Отец говорил… да, ее отец Виктор Мурин говорил об этом всегда. И не мог этого забыть. И верил. И заставил поверить ее – еще совсем молодую и наивную. А позже, с помощью веры, трансформировать все это в сознании и найти путь.
Тот единственный путь. И встать на него крепко. И привлечь сестер-сподвижниц.
И привлечь других, тех, кто поверил и принял.
Водитель остановил маршрутку у обочины шоссе. Сестра Римма выбралась наружу. Маршрутка сразу же уехала.
Сестра Римма видела там, впереди, Удаленную часовню.
Смерть майора… так это место называлось – Смерть майора… Сестра Римма не соврала следователю Страшилину, она слышала это здешнее название.
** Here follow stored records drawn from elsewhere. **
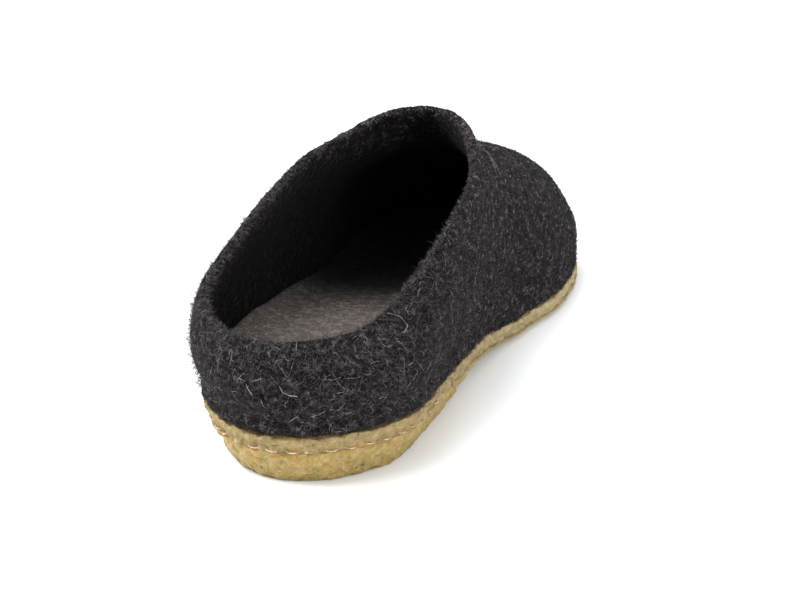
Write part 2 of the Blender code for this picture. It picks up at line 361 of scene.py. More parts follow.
rubberLook = {
    "bandCrepe": {
        "body": rgb(0.345, 0.248, 0.099),
        "olive": rgb(0.245, 0.189, 0.074),
        "pale": rgb(0.430, 0.330, 0.160),
        "honey": rgb(0.370, 0.230, 0.065),
        "pinholes": 0.8,
        "edges": {  # by how far up the layer's side: 0 at its foot, 1 at its top
            "glueLine": {"between": (0.975, 1.03), "gives": (0.0, 0.55),
                         "color": rgb(0.120, 0.052, 0.030)},
            # darker and browner along the band's lower edge, by the seam
            "bandFootDark": {"between": (0.0, 0.16), "gives": (0.20, 0.0),
                          "color": rgb(0.230, 0.140, 0.060)},
        },
    },
    "soleCrepe": {
        "body": rgb(0.415, 0.290, 0.093),
        "olive": rgb(0.355, 0.268, 0.061),
        "pale": rgb(0.490, 0.375, 0.170),
        "honey": rgb(0.430, 0.250, 0.060),
        "pinholes": 0.7,
        "edges": {
            "heelStain": {"between": (0.84, 1.0), "gives": (0.0, 0.5),
                          "color": rgb(0.310, 0.150, 0.035)},
            # darker towards the underside's edge
            "soleFootDark": {"between": (0.0, 0.10), "gives": (0.30, 0.0),
                           "color": rgb(0.200, 0.150, 0.085)},
        },
    },
}
rubberTones = {  # cloudy patches over the body colour, one after the other
    "olive": {"cover": 0.7, "scale": 170, "between": (0.42, 0.60),
              "detail": 3.0, "rough": 0.65, "bend": 0.6},
    "pale": {"cover": 0.7, "scale": 330, "between": (0.50, 0.62), "shift": (1, 2, 3),
             "detail": 3.0, "rough": 0.65, "bend": 0.5},
    "honey": {"cover": 0.6, "scale": 240, "between": (0.53, 0.65), "shift": (3, 1, 2),
              "detail": 3.0, "rough": 0.6, "bend": 0.4},
}
crumb = {
    "evenAndLitFrom": (-0.070, 0.060),  # along the shoe: the rubber grows more even and paler between these, the paleness being painted light
    "evenAndLitShare": 0.6,
    "evenAndLitColor": rgb(0.535, 0.445, 0.240),
    "grainScale": 420,
    "grainShare": 0.6,
    "lumpScale": 380,
    "creaseShadeColor": rgb(0.190, 0.140, 0.060),
    "creaseShadeShare": 0.34,
    "pinholeScale": 300,
    "pinholeColor": rgb(0.045, 0.032, 0.018),
    "pinholePatches": {"scale": 260, "between": (0.48, 0.56), "detail": 1.0},
    "edgeWaver": {"scale": 330, "between": (0.3, 0.7), "gives": (-0.09, 0.07)},
    "poreScale": 1300,
    "crumbRelief": 0.0026,
    "poreRelief": 0.0006,
    "roughness": (0.42, 0.62),
    "shine": 0.35,
    "glow": 0.08,  # share of the light that sinks into the rubber
    "glowReach": (0.0015, 0.0010, 0.0005),
}


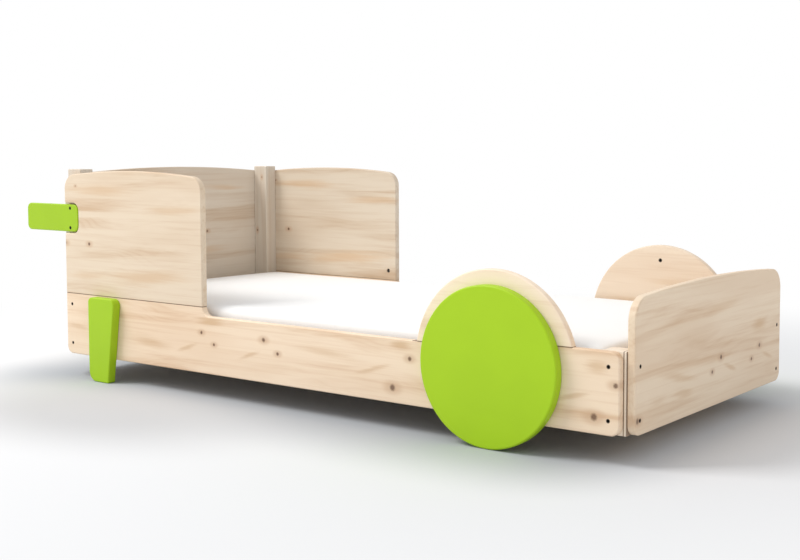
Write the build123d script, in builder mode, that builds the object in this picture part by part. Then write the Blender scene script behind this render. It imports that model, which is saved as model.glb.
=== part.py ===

Но она знала другое название этого места. То самое, которое в самое ухо прошептал ей отец, ее мертвый, застреленный неизвестным киллером отец Виктор Мурин по кличке Везунчик, явившийся однажды ночью из темного сна.
Сестра Римма подошла к двери часовни и постучала.
– Кто? – спросила ее сестра Инна.
– Это я, открой.
Дверь распахнулась, и сестра Римма вошла в часовню – голые желтые стены, лишенные икон. Но все помещение щедро убрано белыми цветами, искусственными и живыми.